V.               PERSEVERANCE AND PRAYER (Acts 12:1-17)

A.       Introduction:  Prevailing prayer is prayer offered in a persevering attitude.  The Christian is told to persevere in prayer and never to give up until God gives an answer (Matt: 7:7).

 

Prevailing prayer is that wonderful instrument provided by God to meet the needs and the difficulties, the trials and adversities, the temptations and dilemmas of life beyond the specific commands, exhortations and doctrines that the believer has from the Word of God (R.B. Theime, The Power of Prevailing Prayer).

 

The importance of prevailing prayer is taught so very clearly in Acts 12:1-17.  This portion of Scripture has many vital lessons for the Christian.

 

 

B.        The Sovereign Will of God:  God permitted James to die and allowed Peter to live when both had similar circumstances.  As a result of taking James and leaving Peter, the church had an awakening through an important prayer meeting.

C.        Crisis Activates Christians:  The church at Jerusalem was passive about the death of James but came alive when Peter was about to die.  Crisis brought the church to prevailing prayer.  It may be implied that they failed to pray effectively for James.

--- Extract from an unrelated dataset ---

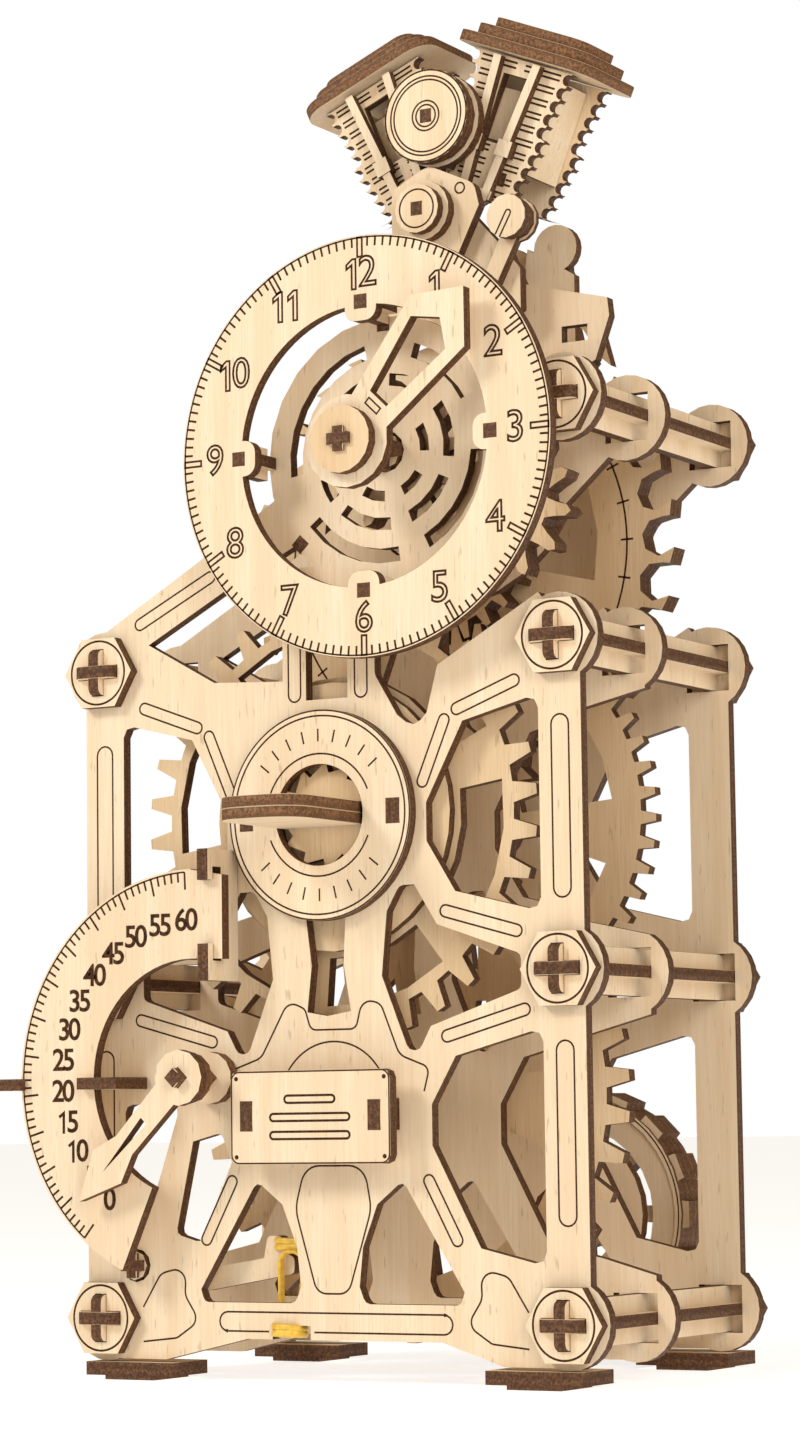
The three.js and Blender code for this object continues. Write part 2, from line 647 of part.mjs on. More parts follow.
function finPlate(y0) {
  const side = [];
  const count = 8;
  for (let k = 0; k < count; k += 1) {
    const z = FIN_BOTTOM + ((FIN_TOP - FIN_BOTTOM) * k) / count;
    const step = (FIN_TOP - FIN_BOTTOM) / count;
    const half = 8.4 + (k < 4 ? 0.95 * k : 1.9 + 0.6 * k);
    side.push([half - 1.2, z], [half, z + 0.4 * step], [half, z + 0.9 * step]);
  }
  const left = side.map(([x, z]) => [-x, z]).reverse();
  return slab(rounded([...side, ...left]), y0, y0 + SHEET, [rect(-4.2, 4.2, 35, 52).reverse()]);
}

function cylinder() {
  return union([
    finPlate(FIN_FRONT),
    finPlate(FIN_REAR),
    box(-9.6, -7.1, FIN_FRONT + 1, FIN_REAR + 1, 30, 54),
    box(7.1, 9.6, FIN_FRONT + 1, FIN_REAR + 1, 30, 54),
  ]);
}

function piston() {
  return union([
    box(-6.6, 6.6, 39, 52, 36, 49),
    slab(rect(-2.2, 2.2, 25, 40), 44, 47),
  ]);
}

function oval(halfLength, halfDepth, z0, z1) {
  const shape = new THREE.Shape(rounded([
    [-halfLength, -halfDepth, halfDepth * 0.42], [halfLength, -halfDepth, halfDepth * 0.42],
    [halfLength, halfDepth, halfDepth * 0.42], [-halfLength, halfDepth, halfDepth * 0.42],
  ], 3));
  const geometry = new THREE.ExtrudeGeometry(shape, { depth: z1 - z0, bevelEnabled: false });
  geometry.translate(0, COVER_Y, z0);
  return solid(geometry);
}

// Valve cover: three plates of falling size stacked across the cylinder's axis.
function valveCover() {
  return union([
    oval(19.5, 15.5, FIN_TOP + 0.4, FIN_TOP + 3.5),
    oval(16.5, 12.5, FIN_TOP + 3, FIN_TOP + 6.3),
    oval(13.5, 9.5, FIN_TOP + 6, FIN_TOP + 8.6),
  ]);
}

function pushRods() {
  const stick = (x, lean) => {
    const outline = rounded([
      [x - 1.1, 20.8], [x + 1.1, 20.8], [x + lean + 1.1, 55.6], [x + lean - 1.1, 55.6],
    ]);
    return slab(outline, 32.2, 34.4);
  };
  const collar = (x) => slab(rect(x - 2, x + 2, 32.2, 36.2), 31.9, 34.7);
  return union([
    stick(-3.2, -2.6), stick(3.2, 2.6), collar(-4.4), collar(4.4),
    slab(rect(-5, 5, 21.2, 23.4), 32.4, 34.2),
  ]);
}

function crankcaseFront() {
  const outline = rounded([
    [7.5, 262, 3], [7.5, 272.5, 3], [17.8, 277.5, 4], [30.5, 271.5, 3], [31.8, 266], [24.5, 252], [10, 252],
  ]);
  return slab(outline, 25, 28);
}

function crankcase() {
  const outline = rounded([
    [3, 238], [3, 256], [9, 266], [17.8, 270.5], [26.5, 266.5], [36, 256], [41, 250], [41, 240], [36, 236.5],
  ]);
  const inner = rounded([
    [5.5, 240], [5.5, 254], [10.5, 263], [17.8, 266], [25, 263], [36, 250], [36, 240],
  ]);
  return union([
    slab(outline, 28.4, 31.4),
    slab(inner, 30, 34.6),
    slab(rounded([[8, 252.5], [12, 262], [17.8, 264], [23.6, 262], [27.6, 252.5]]), 34, 58),
  ]);
}

function airFilter() {
  const [x, z] = [18.5, 289.4];
  return union([
    rod([x, z], 11.6, 23, 26, 24),
    rod([x, z], 10.6, 25.8, 28.9, 16),
    rod([x, z], 11.6, 28.7, 31.6, 24),
    rod([x, z], 5, 31, 34.6, 8),
  ]);
}

function timingCover() {
  const centre = [CRANK[0], 265.7];
  return union([rod(centre, 6, 19.1, 22, 16), rod(centre, 7.4, 21.8, 24.7, 18)]);
}

function oilFilter() {
  const centre = [41.3, 261.2];
  const arm = rounded([[39.1, 260.8], [32.6, 247.8], [36.1, 245.8], [43.1, 258.8]]);
  return union([
    rod(centre, 5.3, 21, 24, 14),
    rod(centre, 4.8, 23.8, 27, 10),
    rod(centre, 5.3, 26.8, 28.1, 14),
    slab(arm, 25.2, 28.1),
  ]);
}

// A round-headed exhaust lobe on the rear of the crankcase.
function exhaustLobe() {
  const lobe = circle(34.8, 261.2, 6, 20);
  const neck = rounded([[27, 262], [24, 240], [40, 236], [40, 254]]);
  return slab(lobe, 58.4, 61.2).add(slab(neck, 58.4, 61.2));
}

// ---- assembly --------------------------------------------------------------------------------------------
const clock = new THREE.Group();
clock.position.set(-ORIGIN.x, -ORIGIN.y, -ORIGIN.z);

function piece(parent, name, body, color, roughness = 0.72) {
  const material = new THREE.MeshStandardMaterial({ color, roughness, metalness: 0 });
  const mesh = new THREE.Mesh(geometryOf(body), material);
  mesh.name = name;
  parent.add(mesh);
}

function leaned(side) {
  const group = new THREE.Group();
  group.position.set(CRANK[0], 0, CRANK[1]);
  group.rotation.y = side * V_HALF;
  clock.add(group);
  return group;
}

piece(clock, "frame_front_plate", frontPlate(), WOOD.plate);
piece(clock, "frame_middle_plate", middlePlate(), WOOD.plate);
piece(clock, "frame_back_plate", backPlate(), WOOD.plate);
Object.entries(COLUMNS).forEach(([name, at]) => {
  piece(clock, `column_${name}`, column(at), WOOD.plate);
  piece(clock, `nut_${name}`, frontNut(at), WOOD.plate);
});
piece(clock, "foot_front_left", foot(-1, 0.4), WOOD.plate);
piece(clock, "foot_front_right", foot(1, 0.4), WOOD.plate);
piece(clock, "foot_rear_left", foot(-1, 76), WOOD.plate);
piece(clock, "foot_rear_right", foot(1, 76), WOOD.plate);
piece(clock, "dial_ring", dialRing(), WOOD.plate);
piece(clock, "hour_hand", hourHand(), WOOD.plate);
piece(clock, "hour_arbor", hourArbor(), WOOD.wheel);
piece(clock, "petal_wheel", petalWheel(PETAL, angleTo(PETAL, DIAL) + Math.PI / PETALS, 8, 14)
  .add(rod(PETAL, 3, 6.4, 35.6, 10)), WOOD.wheel);
piece(clock, "key_disk", keyDisk(), WOOD.plate);
piece(clock, "key_thumb", keyThumb(), WOOD.dark);
piece(clock, "key_ratchet", ratchet(), WOOD.wheel);
piece(clock, "great_wheel", greatWheel(), WOOD.wheel);
piece(clock, "cover_disc", coverDisc(), WOOD.plate);
piece(clock, "minute_arc", minuteArc(), WOOD.plate);
piece(clock, "arc_slat", arcSlat(), WOOD.wheel);
piece(clock, "arc_bracket", arcBracket(), WOOD.wheel);
piece(clock, "minute_hand", minuteHand(), WOOD.plate);
piece(clock, "minute_arbor", minuteArbor(), WOOD.wheel);
piece(clock, "plaque", plaque(), WOOD.plate);
piece(clock, "lever", lever(), WOOD.plate);
piece(clock, "rubber_band", rubberBand(), WOOD.band, 0.5);
piece(clock, "low_wheel", lowWheel(), WOOD.wheel);
piece(clock, "rear_wheel", rearWheel(), WOOD.wheel);
piece(clock, "escape_wheel", escapeWheel(), WOOD.wheel);
piece(clock, "anchor", anchor(), WOOD.wheel);
piece(clock, "pendulum_rod", pendulumRod(), WOOD.plate);
piece(clock, "pendulum_rim", wheelRim(), WOOD.plate);
piece(clock, "pendulum_tyre", tyre(), WOOD.dark);
piece(clock, "crankcase_front", crankcaseFront(), WOOD.engine);
piece(clock, "crankcase", crankcase(), WOOD.engine);
piece(clock, "air_filter", airFilter(), WOOD.plate);
piece(clock, "timing_cover", timingCover(), WOOD.plate);
piece(clock, "oil_filter", oilFilter(), WOOD.plate);
piece(clock, "exhaust_lobe", exhaustLobe(), WOOD.engine);
[["left", -1], ["right", 1]].forEach(([name, side]) => {
  const group = leaned(side);
  piece(group, `cylinder_${name}`, cylinder(), WOOD.engine);
  piece(group, `piston_${name}`, piston(), WOOD.engine);
  piece(group, `valve_cover_${name}`, valveCover(), WOOD.dark);
  piece(group, `push_rods_${name}`, pushRods(), WOOD.plate);
});

export default clock;
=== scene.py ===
"""Looks of a laser-cut plywood table clock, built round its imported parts.

The drawings below are in millimetres: x to the right and z up from the point midway between the two
bottom columns, y backwards from the front of the front nuts. Datum turns them into the row frame in
metres.
"""
import logging
import math
from dataclasses import dataclass, field
from enum import Enum
from typing import Sequence

import bmesh
import bpy
from mathutils import Matrix, Vector


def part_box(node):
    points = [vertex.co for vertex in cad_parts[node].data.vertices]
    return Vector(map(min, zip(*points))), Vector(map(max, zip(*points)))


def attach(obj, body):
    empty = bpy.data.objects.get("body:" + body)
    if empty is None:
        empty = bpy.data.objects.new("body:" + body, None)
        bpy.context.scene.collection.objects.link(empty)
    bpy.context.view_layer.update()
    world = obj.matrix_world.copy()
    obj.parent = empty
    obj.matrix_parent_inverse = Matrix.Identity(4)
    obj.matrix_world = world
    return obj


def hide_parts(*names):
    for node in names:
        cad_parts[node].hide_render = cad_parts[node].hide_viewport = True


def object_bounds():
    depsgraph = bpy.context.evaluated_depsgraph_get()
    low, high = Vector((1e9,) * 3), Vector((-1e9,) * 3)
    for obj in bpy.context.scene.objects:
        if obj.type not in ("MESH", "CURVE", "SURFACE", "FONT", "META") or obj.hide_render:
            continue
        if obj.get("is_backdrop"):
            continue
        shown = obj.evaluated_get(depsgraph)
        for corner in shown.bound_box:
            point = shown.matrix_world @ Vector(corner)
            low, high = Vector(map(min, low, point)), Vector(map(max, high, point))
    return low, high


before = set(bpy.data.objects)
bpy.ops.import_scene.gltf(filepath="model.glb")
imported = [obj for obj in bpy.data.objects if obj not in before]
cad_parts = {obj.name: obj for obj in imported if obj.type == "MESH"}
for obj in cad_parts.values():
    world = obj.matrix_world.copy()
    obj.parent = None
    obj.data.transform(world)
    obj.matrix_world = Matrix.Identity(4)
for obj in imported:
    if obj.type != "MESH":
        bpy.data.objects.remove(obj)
CAD_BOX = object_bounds()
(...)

D.       The Peace in Believing God:  The night before his scheduled execution, Peter slept because he was without worry or concern for his own problem.  The church prayed and Peter slept, for there is a time to pray and a time to rest in God.

E.         God Performs Those Things Which Man Cannot Do for Himself:  It was God who supernaturally delivered Peter, but Peter had to put on his clothes and walk out of the prison.  Christians must observe natural law but God can and does work the supernatural.  Believers are to carry out the natural functions while God supplies power for the spiritual needs.

F.         Every Answer to Prayer Is by God’s Grace:  Prevailing prayer was answered in spite of the doubting participants.  They did not deserve the answer, but received it, which of course is pure grace.

 

VI.              CONCLUSION

A.       Prevailing prayer is persevering prayer until one gets an answer from God.  The answer may be yes or no or wait awhile, but the one praying gets a definite conviction that God has answered the request.

B.        The great need of the Christian church today is a return to the Bible and a return to prayer.  There must come a new conviction that God works in supernatural ways.